Friday, June 26, 2020

Album review: Kate Westbrook the Granite Band - Earth Felt the Wound

Kate Westbrook (voice); Roz Harding (alto/soprano saxes); Jesse Molins, Matthew North (guitars); Billie Bottle (bass guitar/voice/B3/piano); Mike Westbrook (piano/keys/B3); Coach York (drums).

I must be honest and admit that, on first hearing, I came to the conclusion that this was totally beyond me. However, having had a lifelong respect and admiration for Mike Westbrook ever since, along with Surman, Osborne and co., he burst out of Devon some 50 years ago, I realised it would be totally unfair to Kate, Mike and their fellow musicians for me to dismiss it on a single hearing. 

I persevered with further playbacks and found I was getting more and more from it with each listening.

The lyrics, mainly by Kate, are quite compulsive and I initially got more satisfaction from reading them in the booklet than hearing them sung. 

However, once I realised I wasn't listening to Ella, Peggy Lee or even Kate Bush I listened to the voice for what it was without wanting it to be something/somebody else. Nobody else could handle the environmental issues on climate change and the destruction of the planet with the same depth of feeling.

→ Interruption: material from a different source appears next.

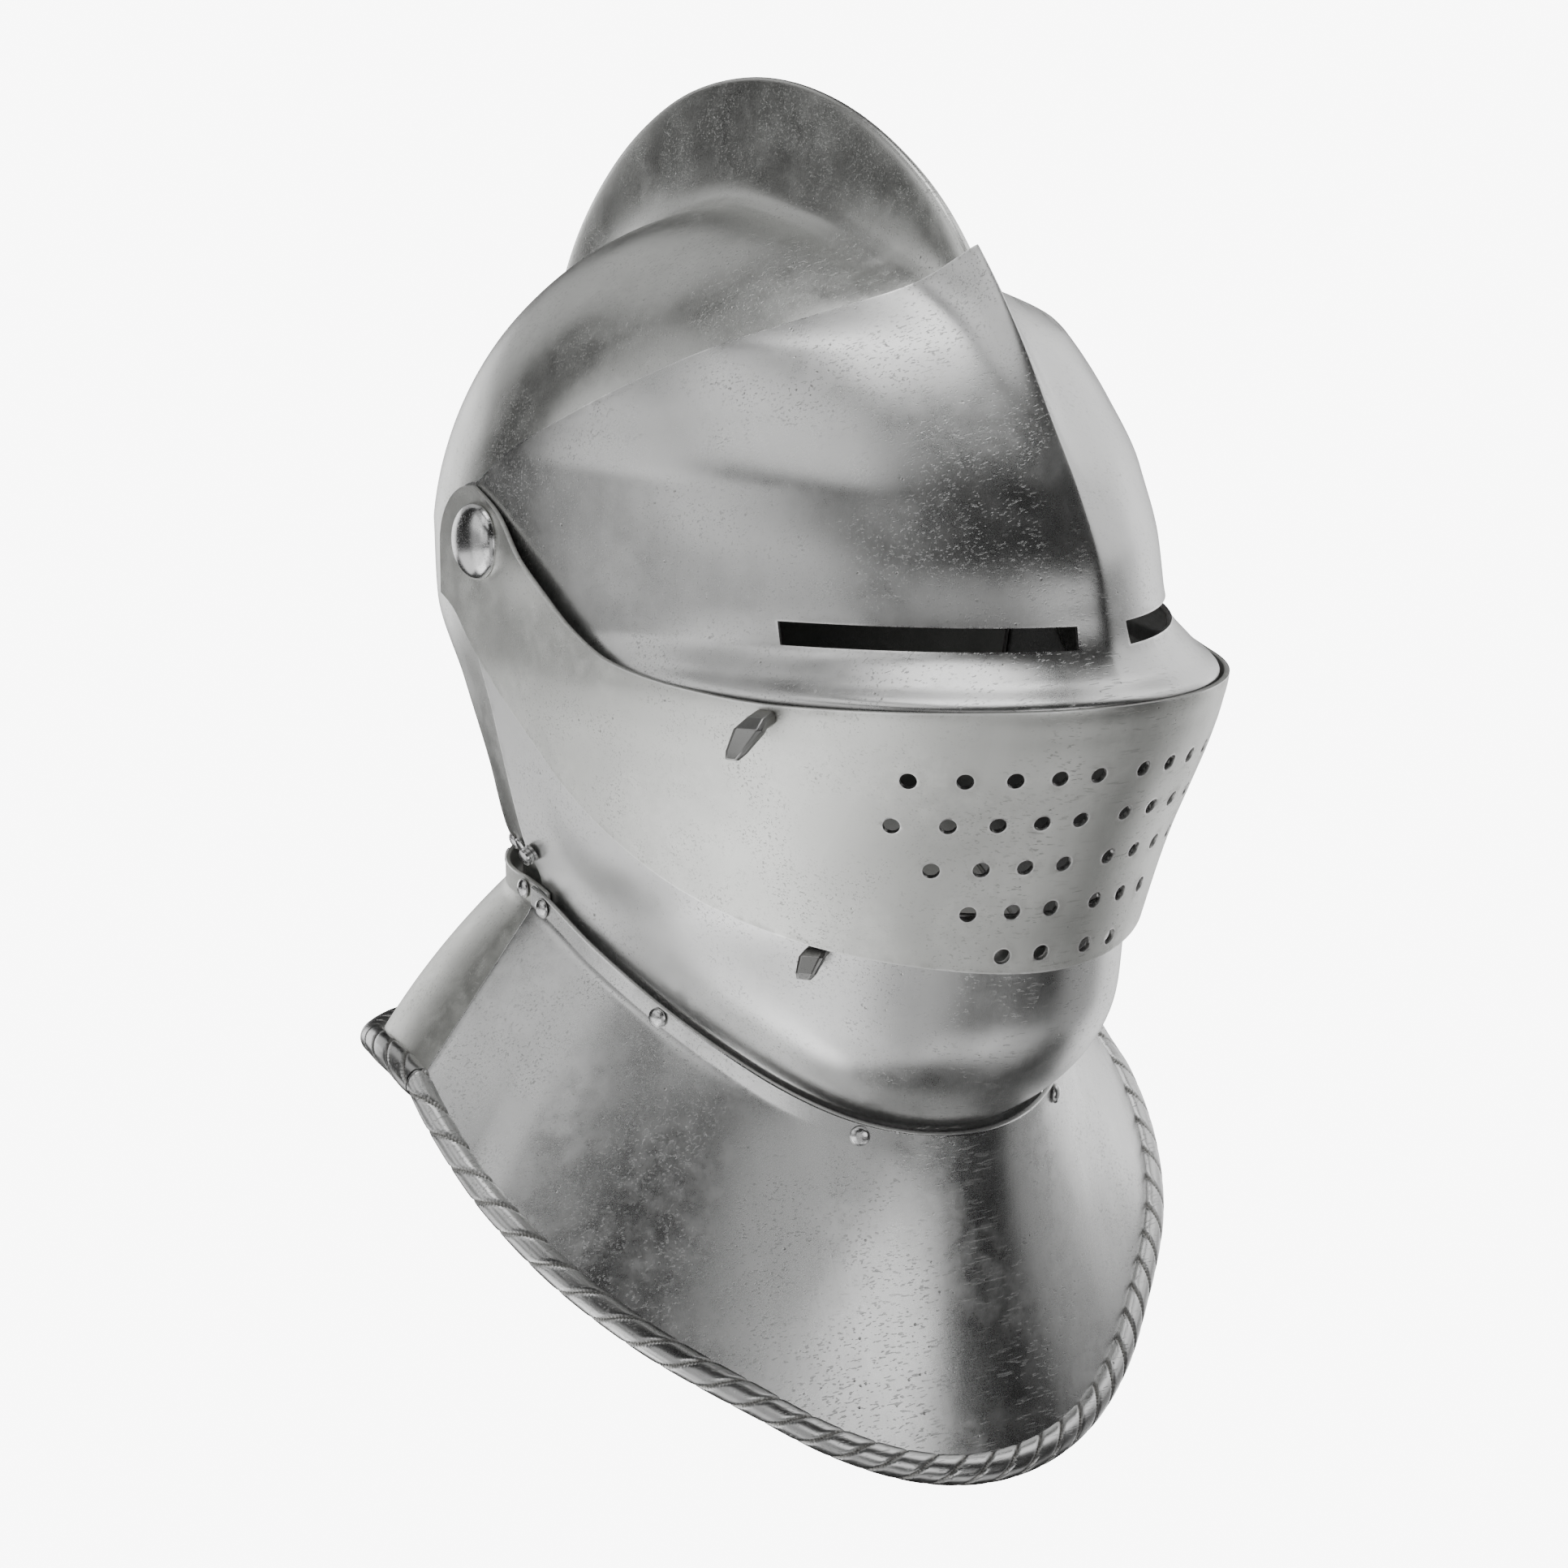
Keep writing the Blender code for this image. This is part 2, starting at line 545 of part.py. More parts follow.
def lower_grid():
    """Grid of the lower bevor's outer face, whose cheeks end at a rear edge of their own.

    Its first row stands behind the collar, and its second one at the collar's upper edge.
    """
    high = side_edge(LOWER_TOP, LOWER_LOBE, 1)
    rows = 8
    columns = [(angle, 0.0) for angle in front_angles(10)] + [(90, k / 5) for k in range(1, 6)]
    half = np.zeros((rows, len(columns), 3))
    for j, (angle, share) in enumerate(columns):
        for i in range(rows):
            z = NECK_Z / 2
            for _ in range(60):
                along = share * (read(LOWER_REAR, 1, z) + LOWER_FLAT)
                point = lower_point((angle, along, 1), z)
                low = neck_edge(point[1])
                rise = (high(point[1]) - low) * max(i - 1, 0) / (rows - 2)
                z = 0.6 * z + 0.4 * (low + rise + (MM if i else -0.8 * COLLAR_H))
            half[i, j] = point
    return np.concatenate((half[:, :0:-1] * (-1, 1, 1), half), axis=1)


def build_lower_bevor():
    """Lower bevor: chin, throat and cheeks, inside the upper bevor and outside the skull."""
    grid = lower_grid()
    bevor = plate("lower_bevor", "grey_steel", grid, grid - PLATE * normals(grid))
    pivot_holes(bevor, LOWER_X)
    return bevor


def ring_point(station, x, front, back, full=2.0):
    """Point in plan of a ring round the neck: an ellipse in front, straight sides, an oval behind."""
    angle, along, side = station
    turn = math.radians(angle)
    across, away = abs(math.sin(turn)), abs(math.cos(turn))
    if angle <= 90:
        return np.array((side * x * across, along - front * away))
    y = CHEEK + (back - CHEEK) * away ** (2 / full)
    return np.array((side * x * across ** (2 / full), y))


def neck_point(station, part, grow, drop):
    """Point beside the neck, grow outside the plate that the collar encloses there."""
    inner_x = NECK_X if part == "rear" else THROAT_X
    x, y = ring_point(station, inner_x + grow, THROAT_FRONT + grow, NECK_BACK + grow, NECK_FULL)
    return np.array((x, y, neck_edge(y) - drop))


def rim_point(station, inset):
    """Centre of the rolled edge."""
    x, y = ring_point(station, RIM_X - inset, RIM_FRONT - inset, RIM_BACK - inset)
    if y < 0:
        return np.array((x, y, RIM_Z + RIM_FALL * y - RIM_BOW * y * y))
    return np.array((x, y, RIM_Z - RIM_DIP * (y / RIM_BACK) ** 2))


def unit(vector):
    """Vector of length 1."""
    return vector / np.linalg.norm(vector)


def outward(station):
    """Horizontal direction out from the neck at a station."""
    angle, _, side = station
    reach = THROAT_FRONT if angle <= 90 else NECK_BACK
    turn = math.radians(angle)
    return unit(np.array((side * math.sin(turn) / NECK_X, -math.cos(turn) / reach, 0.0)))


def gorget_section(station, part, rolled=True):
    """Closed section of a gorget plate: upright collar, flared plate and rolled edge.

    The rear plate stands inside and a little under the front one. Where it is not rolled it ends
    short of the front one's roll.
    """
    inset, drop = (0.0, 0.0) if part == "front" else (GAP + PLATE, REAR_DROP)
    out = outward(station)
    collar_in = neck_point(station, part, COLLAR_OFF, 0.0)
    collar_out = neck_point(station, part, COLLAR_OFF + PLATE, 0.0)
    fall = np.array((0.0, 0.0, COLLAR_H + drop))
    bend = 0.5 * (collar_in + collar_out) - fall
    centre = rim_point(station, inset) - np.array((0.0, 0.0, drop))
    radius = ROLL_R if rolled else 0.6 * PLATE
    way = unit(centre - bend)
    if not rolled:
        centre = centre - way * (ROLL_R + TAIL_SHORT)
    face = unit(out - np.dot(out, way) * way)
    sag = GORGET_SAG * max(0.0, math.cos(math.radians(station[0]))) ** 2
    middle = [bend + (centre - bend) * share - face * sag * 4 * share * (1 - share)
              for share in SAG_SHARES]
    start = math.pi - math.asin(0.5 * PLATE / radius)
    turns = [start - 2 * start * k / 7 for k in range(8)]
    roll = [centre + radius * (way * math.cos(turn) + face * math.sin(turn)) for turn in turns]
    outer = [collar_out, collar_out - fall] + [point + face * 0.5 * PLATE for point in middle]
    inner = [point - face * 0.5 * PLATE for point in reversed(middle)] + [collar_in - fall, collar_in]
    return outer + roll + inner


def swept(name, tint, sections):
    """Closed solid through a run of sections with the same number of points."""
    count = len(sections[0])
    vertices = [point for section in sections for point in section]
    faces = [tuple(reversed(range(count))), tuple(range(len(vertices) - count, len(vertices)))]
    for i in range(len(sections) - 1):
        for k in range(count):
            a, b = i * count + k, i * count + (k + 1) % count
            faces.append((a, b, b + count, a + count))
    return add_object(name, tint, vertices, faces)


def build_gorget():
    """Front and rear gorget plates; the front one laps over a plain tail of the rear one."""
    half = [(90 * k / 13, 0.0) for k in range(14)] + [(90, TAIL)]
    swept("gorget_front", "grey_steel",
          [gorget_section(station, "front") for station in both_sides(half)])
    start = TAIL + 0.7 * MM
    half = [(180 - 10 * k, 0.0) for k in range(9)]
    half += [(90, CHEEK), (90, start), (90, TAIL + 0.2 * MM), (90, -5 * TAIL)]
    swept("gorget_rear", "warm_steel",
          [gorget_section(station, "rear", station[0] > 90 or station[1] >= start)
           for station in both_sides(half)])


def build_band_rivets():
    """Domed rivets round the gorget's collar."""
    for part, angles in (("front", FRONT_RIVETS), ("rear", REAR_RIVETS)):
        for side, word in ((-1, "right"), (1, "left")):
            for number, angle in enumerate(angles):
                station = (angle, 0.0, side)
                place = neck_point(station, part, COLLAR_OFF + PLATE + SEAT, 0.5 * COLLAR_H)
                points, faces = turned(dome(*BAND_HEAD, 2), 8, place, outward(station))
                add_object(f"{part}_rivet_{word}_{number + 1}", "rivet_steel", points, faces)


def build_pivots():
    """Pivots: a domed head outside, a shank through all four plates and a burr inside."""
    stack = UPPER_X - (SKULL_X - PLATE)
    burr = stack + 2 * SEAT
    profile = [(PIVOT_BURR_R, -burr - PLATE), (PIVOT_BURR_R, -burr), (PIVOT_SHANK_R, -burr),
               (PIVOT_SHANK_R, 0.0)] + dome(*PIVOT_HEAD, 4)
    for side, word in ((-1, "right"), (1, "left")):
        points, faces = turned(profile, 14, (side * (UPPER_X + SEAT), 0, 0), (side, 0, 0))
        add_object(f"pivot_{word}", "rivet_steel", points, faces)


def on_face(target, y, z):
    """Where a line along X at y and z meets the outer face on the wearer's right, and its normal."""
    work = bmesh.new()
    work.from_mesh(target.data)
    place, normal, _, _ = BVHTree.FromBMesh(work).ray_cast((-RIM_X, y, z), (1, 0, 0))
    work.free()
    return np.array(place), np.array(normal)


def build_peg(name, target, spot, path, size):
    """Bent, tapering lifting peg; each step of its path is out, back and down from the spot."""
    place, normal = on_face(target, *spot)
    back = unit(np.cross(normal, (0, 0, 1)))
    frame = np.array((normal, back, np.cross(normal, back)))
    points = [place + np.array(step) * MM @ frame for step in path]
    sections = []
    for k, point in enumerate(points):
        way = points[min(k + 1, len(path) - 1)] - points[max(k - 1, 0)]
        deep = unit(np.cross(way, back))
        taper = 1.0 if k < len(points) - 1 else PEG_TAPER
        width, depth = (value * taper / 2 for value in size)
        corners = ((-1, -1), (1, -1), (1, 1), (-1, 1))
        sections.append([point + back * a * width + deep * b * depth for a, b in corners])
    swept(name, "rivet_steel", sections)


def build_studs(lower_bevor, skull):
    """Locking studs on the lower bevor and the nape rivets beside them."""
    stud, flat = ([(radius * MM, height * MM) for radius, height in profile]
                  for profile in (STUD_PROFILE, FLAT_PROFILE))
    heads = (("lock_stud", lower_bevor, STUD_Y, stud), ("nape_rivet_flat", skull, NAPE_Y[0], flat),
             ("nape_rivet_domed", skull, NAPE_Y[1], dome(*NAPE_DOME, 2)))
    for name, target, y, profile in heads:
        place, normal = on_face(target, y, STUD_Z)
        for side, word in ((-1, "right"), (1, "left")):
            mirror = np.array((-side, 1, 1))
            points, faces = turned(profile, 10, (place + normal * 1.3 * SEAT) * mirror,
                                   normal * mirror)
            add_object(f"{name}_{word}", "rivet_steel", points, faces)


# Build
for thing in list(bpy.data.objects):
    bpy.data.objects.remove(thing, do_unlink=True)
skull = build_skull()
build_visor()
upper_bevor = build_upper_bevor()
lower_bevor = build_lower_bevor()
build_gorget()
build_band_rivets()
build_pivots()
build_peg("upper_bevor_peg", upper_bevor, UPPER_PEG, UPPER_PEG_PATH, UPPER_PEG_SIZE)
build_peg("lower_bevor_peg", lower_bevor, LOWER_PEG, LOWER_PEG_PATH, LOWER_PEG_SIZE)
build_studs(lower_bevor, skull)
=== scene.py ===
"""The looks of a close helmet: worn steel plates, rivets, lifting pegs and a roped gorget edge."""
# %% [markdown]
# The helmet is a set of thin steel plates that turn on two pivots beside the ears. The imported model
# gives the plates their places and joints. Here each plate is worked out again from the same numbers
# on a much finer grid, and then given the finish of polished and worn steel.
# All lengths are in millimetres, measured from the pivot axis, until a mesh is made.

import json
import math

import bmesh
import bpy
import numpy as np
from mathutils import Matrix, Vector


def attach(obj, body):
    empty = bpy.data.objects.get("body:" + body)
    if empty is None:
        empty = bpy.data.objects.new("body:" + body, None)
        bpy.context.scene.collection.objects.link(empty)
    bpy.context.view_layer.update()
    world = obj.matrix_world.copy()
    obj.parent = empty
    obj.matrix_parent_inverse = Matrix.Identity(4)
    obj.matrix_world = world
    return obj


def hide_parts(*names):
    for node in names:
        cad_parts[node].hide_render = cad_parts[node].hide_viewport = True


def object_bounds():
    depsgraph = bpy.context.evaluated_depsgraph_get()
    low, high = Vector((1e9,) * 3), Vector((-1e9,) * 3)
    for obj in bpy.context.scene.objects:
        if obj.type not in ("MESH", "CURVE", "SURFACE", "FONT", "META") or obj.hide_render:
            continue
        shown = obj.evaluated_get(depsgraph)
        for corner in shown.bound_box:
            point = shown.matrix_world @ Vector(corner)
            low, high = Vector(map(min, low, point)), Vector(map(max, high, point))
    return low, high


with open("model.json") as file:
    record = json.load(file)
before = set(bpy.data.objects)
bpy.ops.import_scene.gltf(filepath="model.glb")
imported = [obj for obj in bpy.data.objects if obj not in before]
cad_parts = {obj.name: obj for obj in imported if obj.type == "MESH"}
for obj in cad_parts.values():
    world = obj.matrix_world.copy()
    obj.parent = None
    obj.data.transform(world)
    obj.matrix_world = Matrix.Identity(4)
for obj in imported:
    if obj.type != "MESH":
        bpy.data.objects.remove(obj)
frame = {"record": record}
size_before = [list(corner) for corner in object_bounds()]
AXIS_Z = -97.4
print("size of the packed model, mm:", [round(1000 * (b - a)) for a, b in zip(*size_before)])

# %% [markdown]
# A plate's shape is written in short tables: at each height, how far it reaches in front and beside.
# Between two lines of a table the value follows a smooth curve that never swings past either of them,
# so a bulge appears only where the table has one.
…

But, it's not all doom and gloom. Rooster Rabelais,  the final track, is a fun, 1920 style shuffle. The July issue of Jazzwise asked readers to send them their favourite fun tracks - this could well be one of them!

Husband Mike plays a beautifully sensitive piano accompaniment to Rossini's Once Upon a Time which I'm sure the composer would have loved. I'm less sure about how Irving Berlin would have reacted to Let's Face the Music and Dance. The odds are 5/4 he's still turning in his grave!

Both guitarists have features and saxist Roz Harding shows on a free-ish blast. There are moments when le tout ensemble (some of the lyrics are in French) are in skull-busting mode and others where they are respectfully subdued.

Faced with an album such as this, I can but suggest you judge for yourself.